The vast majority of people suffering because they were born in the wrong place at the wrong time were not born in Britain and are not suffering in Britain – but we in Britain are far from being innocent bystanders to that harm. Often we profit from its existence, and we offer very little to aid its alleviation. I’ll end with one image of what may, by 2081, be come to be seen as an international crime when the full impact of the failure to provide 3 million people with antiretroviral treat by the end of 2005 is fully realised. This was the “3 by 5” promise you may or may not have heard of, a precursor perhaps for what we should expect of the millennium development goals.

If selling cigarettes without warning is now seen as illegal, nationally – how will not supplying drugs that could have preserved life be viewed in seventy five years time?

Show Final Exhibit: 21 – the distribution of HIV/AIDS worldwide.

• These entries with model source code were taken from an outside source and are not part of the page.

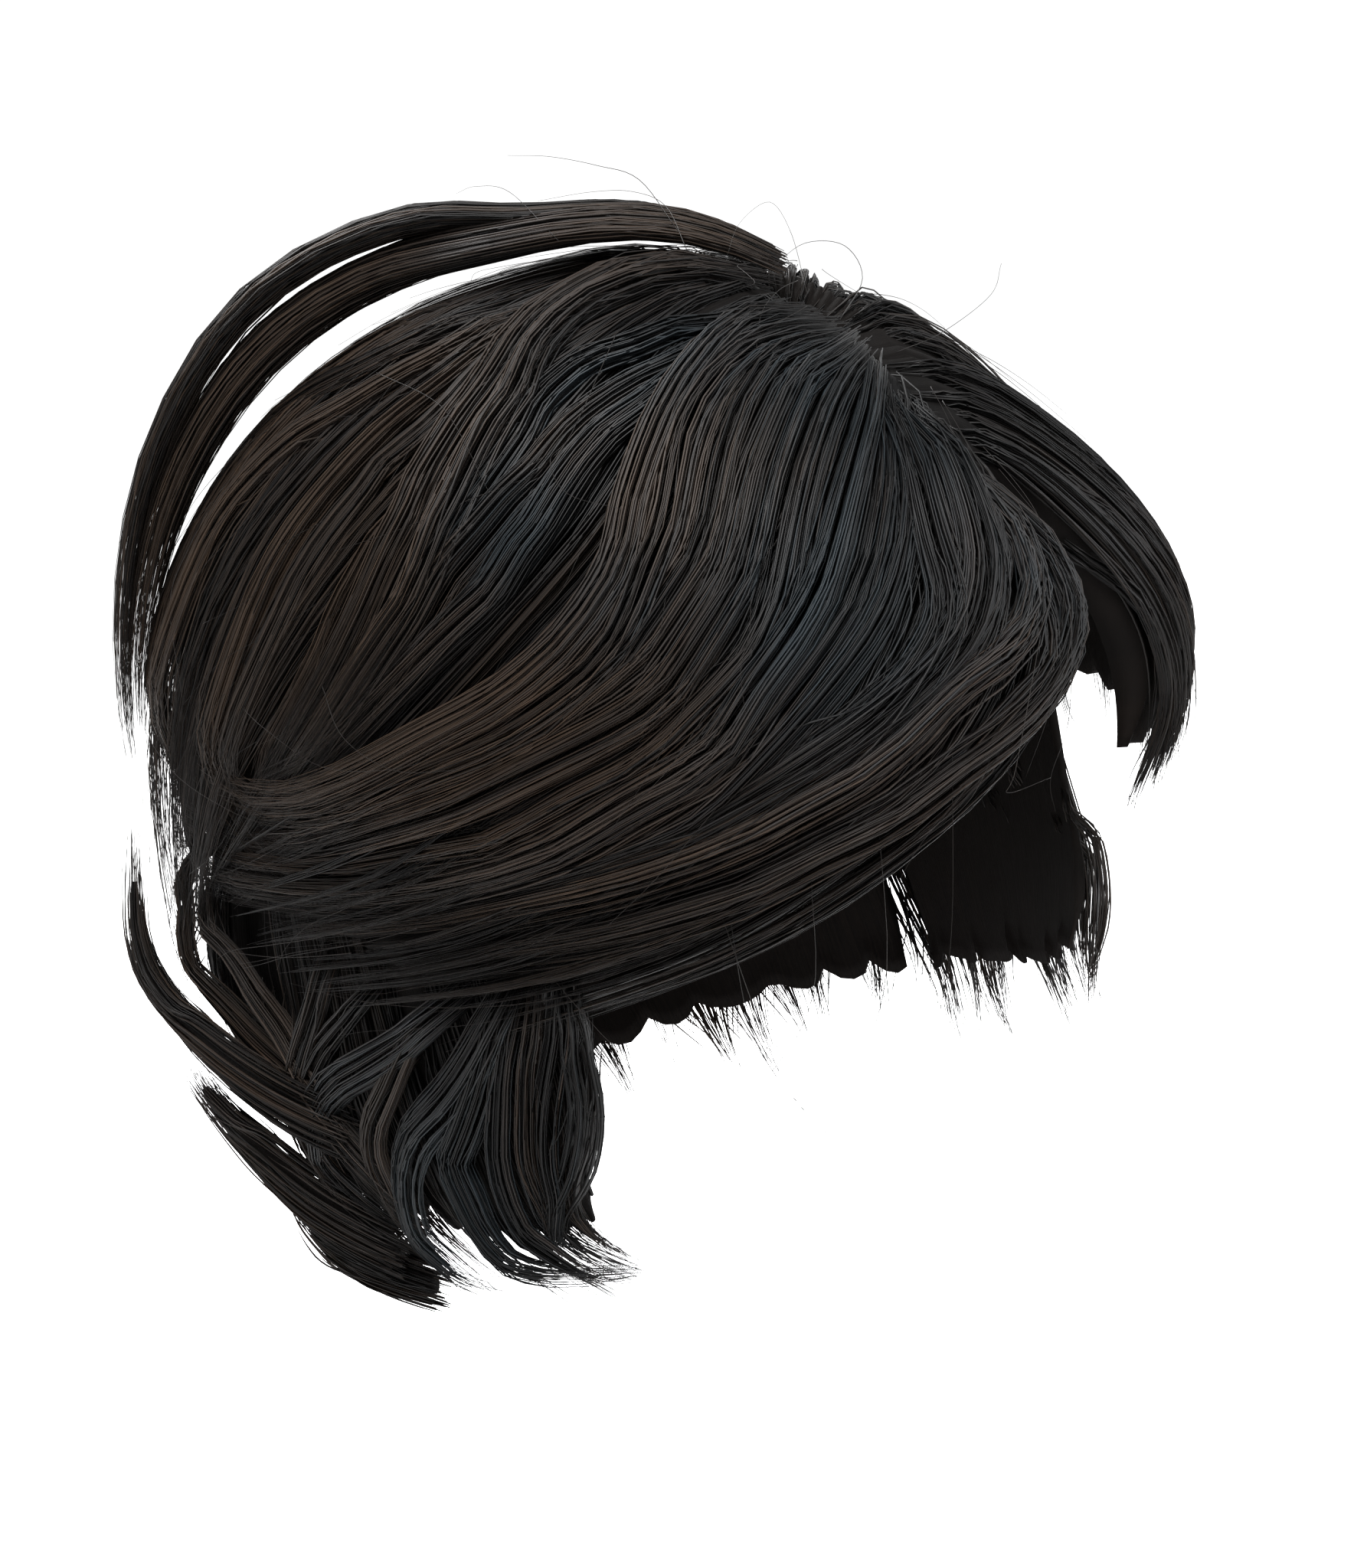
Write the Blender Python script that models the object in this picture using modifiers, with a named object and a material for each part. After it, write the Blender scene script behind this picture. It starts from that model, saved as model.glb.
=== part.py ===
"""A short layered wig in its worn shape: a fitted cap with an open head hollow, and
separate hair sections that leave the cap from a side parting and lie over it in layers.

Metres, +Z up. The wearer faces -Y and the wearer's left is +X. The origin is the top of
the head hollow, where the crown of a head bears on the inside of the cap.

Places on the head are given as a longitude (0 is the forehead, positive towards the
wearer's left, 180 is the back), a latitude (90 is the crown, 0 is the widest ring, and
below that each degree is DROP metres down) and a lift off the head.
"""

import math

import bmesh
import bpy
from mathutils import Vector

# ---- driving sizes -------------------------------------------------------------------
HALF_BREADTH = 0.076  # head hollow, ear to ear
HALF_LENGTH = 0.096  # head hollow, forehead to back
HALF_HEIGHT = 0.086  # crown down to the widest ring
DROP = 0.0015  # height of one degree of latitude below the widest ring
SIDE_TAPER, NAPE_TAPER = 0.10, 0.36  # how far the hollow draws in 90 mm below that ring

CAP_WALL = 0.0015
CAP_RINGS, CAP_SPOKES = 8, 36
CAP_CLEARANCE = 2.6  # lift (mm) of the inner face of hair that lies on the cap
SEAM = 0.0022  # between neighbouring sections
TIP_DEPTH = 1.6  # thickness (mm) left at the very tips
FACETS_PER_LOCK = 3

# The lower layers start under the upper ones. The upper ones keep this lift (mm) over
# the ears and nape, reached between these two latitudes, and only to the sides of the
# face, from the first to the second longitude.
OVERLAP_LIFT, OVERLAP_LAT, OVERLAP_LON = 9.6, (15.0, 4.0), (44.0, 57.0)

# Where the edge of the cap runs: longitude of the spoke, latitude of the edge.
CAP_EDGE = (
    dict(lon=0, lat=30),
    dict(lon=35, lat=26),
    dict(lon=60, lat=12),
    dict(lon=74, lat=-12),
    dict(lon=84, lat=-14),
    dict(lon=96, lat=2),
    dict(lon=112, lat=-8),
    dict(lon=140, lat=-30),
    dict(lon=180, lat=-34),
)

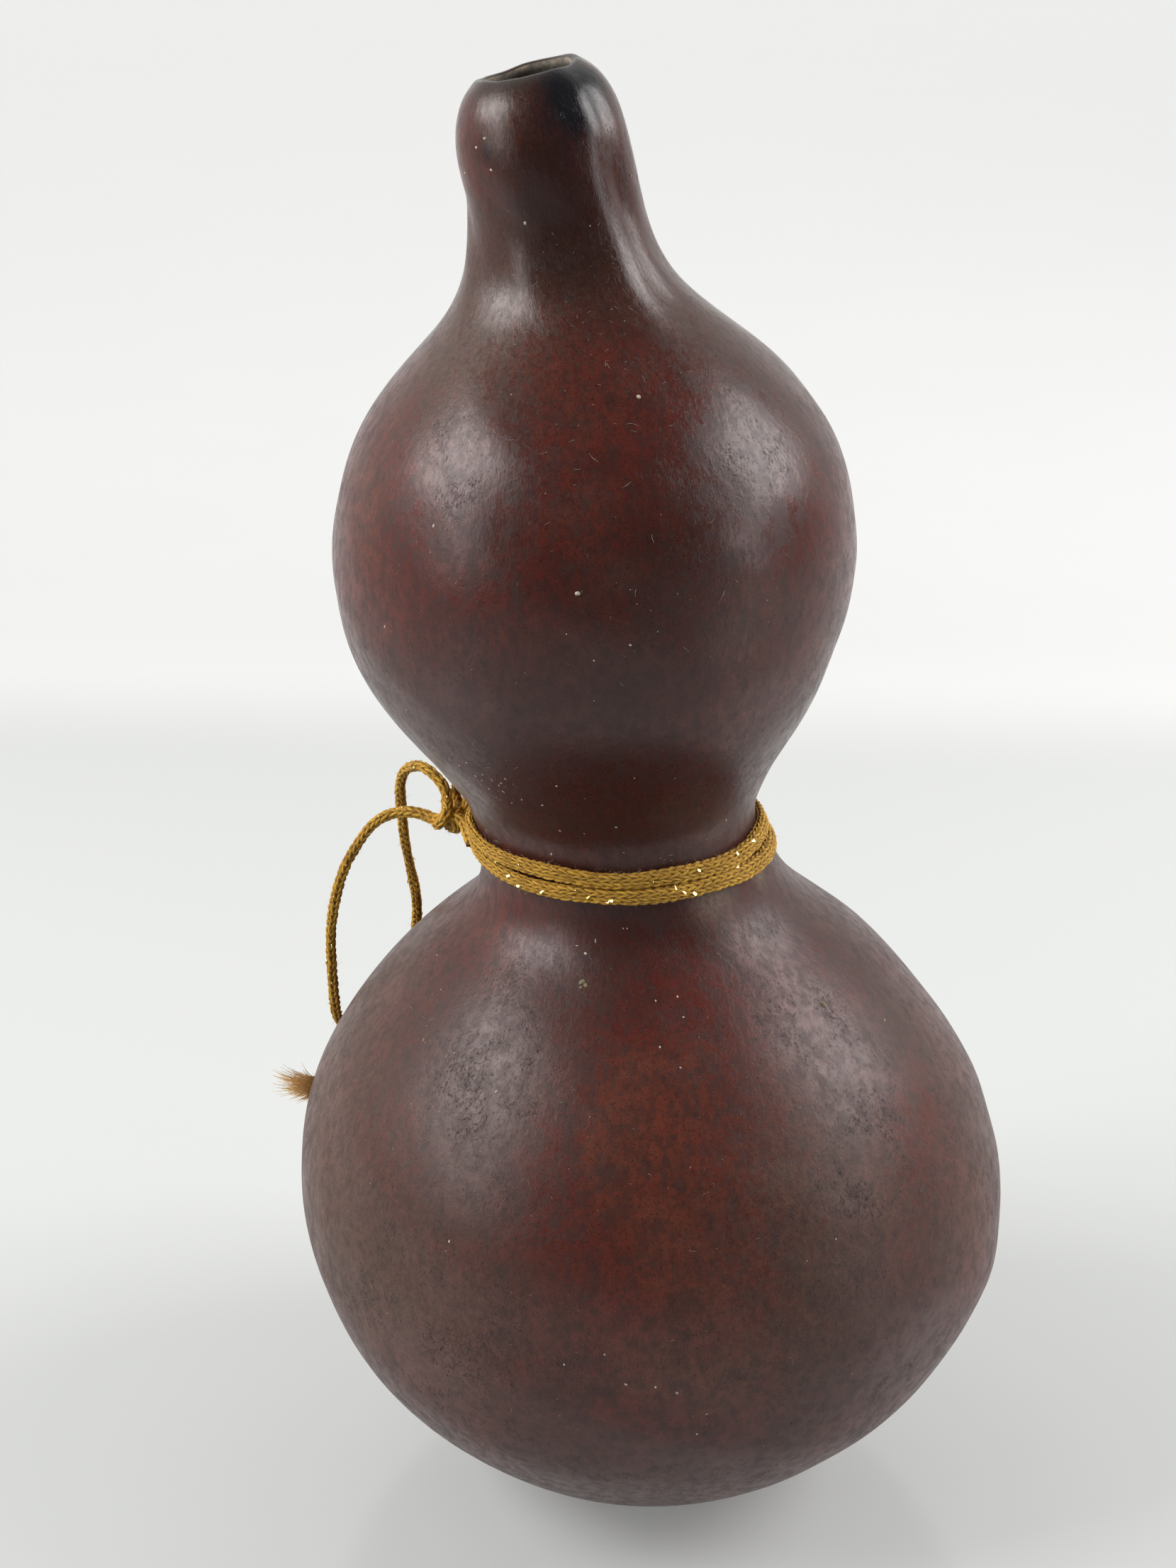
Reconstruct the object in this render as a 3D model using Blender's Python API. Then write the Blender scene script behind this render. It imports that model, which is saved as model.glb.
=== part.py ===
"""A dried bottle gourd with its mouth cut open and a braided cord tied round its waist.

Metres, +Z up. The origin is the middle of the flat the gourd stands on. +Y is the back.
Driving dimensions are in millimetres (MM turns them into metres).
"""

import math

import bmesh
import bpy
import numpy as np

MM = 0.001

# Outside of the gourd, from the foot to the cut mouth: height and radius
PROFILE = (
    (0.0, 20.0),
    (2.5, 24.8),
    (8.0, 34.2),
    (17.0, 44.8),
    (29.0, 54.9),
    (44.0, 61.0),
    (60.0, 62.2),
    (77.0, 57.9),
    (92.0, 48.2),
    (105.0, 35.3),
    (115.0, 26.1),
    (121.0, 24.6),
    (126.0, 24.0),
    (130.0, 24.7),
    (133.0, 26.2),
    (144.0, 33.2),
    (160.0, 41.2),
    (177.0, 42.6),
    (194.0, 37.1),
    (207.0, 26.1),
    (218.0, 16.5),
    (228.0, 13.7),
    (237.0, 13.2),
    (243.5, 11.9),
    (247.0, 9.8),
    (248.5, 8.1),
)
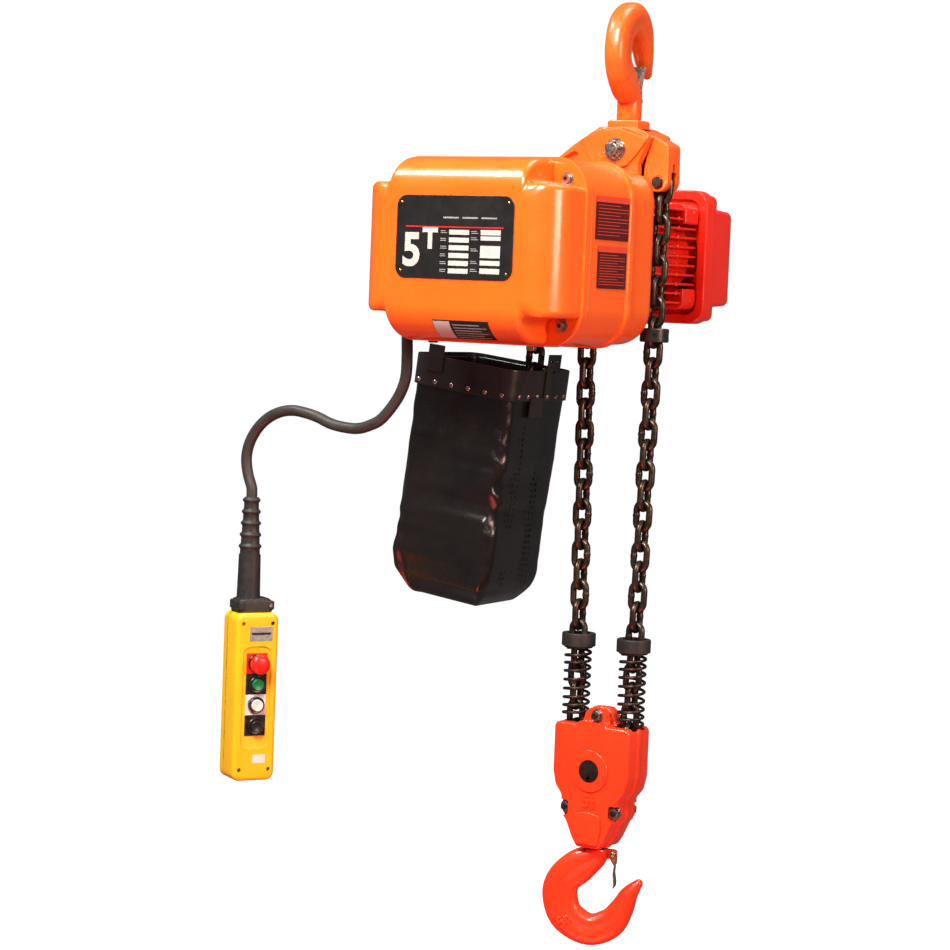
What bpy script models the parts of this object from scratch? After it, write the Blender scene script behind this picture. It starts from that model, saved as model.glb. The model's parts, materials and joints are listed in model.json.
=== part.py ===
"""Electric chain hoist for 5 t on two falls of chain, hanging from its top hook.

Metres, +Z up, origin at the seat of the top hook. The motor lies along +Y and
the nameplate faces -Y. Each named object is one physical piece.
"""
import bpy
import bmesh
from math import cos, pi, radians, sin, tau
from mathutils import Matrix, Vector

# ---- driving dimensions -------------------------------------------------
GAP = 0.0004                 # running gap between touching pieces
DRIVE = Vector((-0.108, 0.0, -0.370))   # motor and load sheave axis, along Y
PITCH = 0.034                # chain pitch
LINK_WIDTH = 0.0355          # outside width of a link
WIRE = 0.0056                # chain wire radius
LINK_STEPS = 2               # facets round each end of a link
LOAD_R = 0.044               # load sheave pitch radius
BLOCK_R = 0.051              # block sheave pitch radius
BLOCK_Z = -1.231             # block sheave axle
ANCHOR = Vector((0.072, 0.0, -0.246))   # dead-end anchor pin
ANCHOR_SEAT = 0.0088         # the end link bears on top of its pin
SLACK_LEAN, SLACK_END = 0.018, -0.640
LIFT_LINKS = (17, 44)        # links of the chain that ride with the block
BITE, FREE = 0.0007, -0.0020 # how far fused links sink together, or stand apart

BODY_HW, BODY_HH, BODY_R = 0.190, 0.150, 0.060
COVER_FRONT, COVER_BACK = -0.350, -0.242
COVER_EDGE = 0.058           # rounding between the cover's face and sides
COVER_POCKET = (0.127, 0.104)   # inner corner of each screw pocket, from the drive axis
COVER_SCREW = (0.153, 0.114)    # screw's distance from the drive axis, across and up
BASE_FRONT, BASE_BACK = -0.2396, -0.1044
CASE_BACK = -0.025
HOUSING_FRONT = -0.040       # the chain's housing and the frame lie behind this
MOTOR_FRONT, MOTOR_BACK, FAN_BACK = 0.042, 0.270, 0.390
MOTOR_RISE = 0.009           # motor casings sit this much above the shaft
WALL = 0.005
LEVER_PIN = Vector((-0.186, 0.0, -0.4810))
MODULE = 0.0044              # gears
PINION_TEETH, WHEEL_TEETH = 8, 24
COUNTER = DRIVE + Vector((0, 0, MODULE * (PINION_TEETH + WHEEL_TEETH) / 2))

HOOK_TURN_TOP = radians(99)  # azimuth of the top hook's tip
HOOK_TURN_LOW = radians(20)
TOP_BOWL = -0.030            # centre of the top hook's bowl
LOW_BOWL = -1.453
YOKE_PIN_Z = -0.194
BLOCK_TOP, BLOCK_FOOT = -1.152, -1.3640
BLOCK_HALF_Y = 0.036
SPRING_TOP = -1.030
BUMPER_TOP = -1.005

PENDANT = Vector((-0.583, -0.2215, -1.150))
PENDANT_TURN = radians(60)
PENDANT_HW, PENDANT_HH = 0.039, 0.146
CABLE_R = 0.0098
CABLE_EXIT = Vector((-0.277, -0.2215, -0.5004))
BOOT_X, BOOT_TOP, BOOT_FOOT = -0.5910, -0.8066, -0.9800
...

While you are considering who benefits and who is harmed by the international trade in medicines. Who is most robbed, how, and from where? How most lives that are ended violently do end in this country – and how that epidemic is spreading with the motor-car worldwide – albeit at currently “only” a million a year rather than three? I’ll leave with you with proposition I made at the beginning and ask again just how fanciful it is to argue that:

1) The poorer the place you live in - the more likely you are to be a victim of crime; 2) – often also of those acts of harm that are often not seen as crimes.
3) Our debate on crime needs to widen to remember all victims who are unjustly robbed of their possessions, and even of their lives; both here and abroad through the violation of political or moral law;
4) and we need to look towards the future to see how much of what we currently tolerate, we may soon begin to recognise as criminal.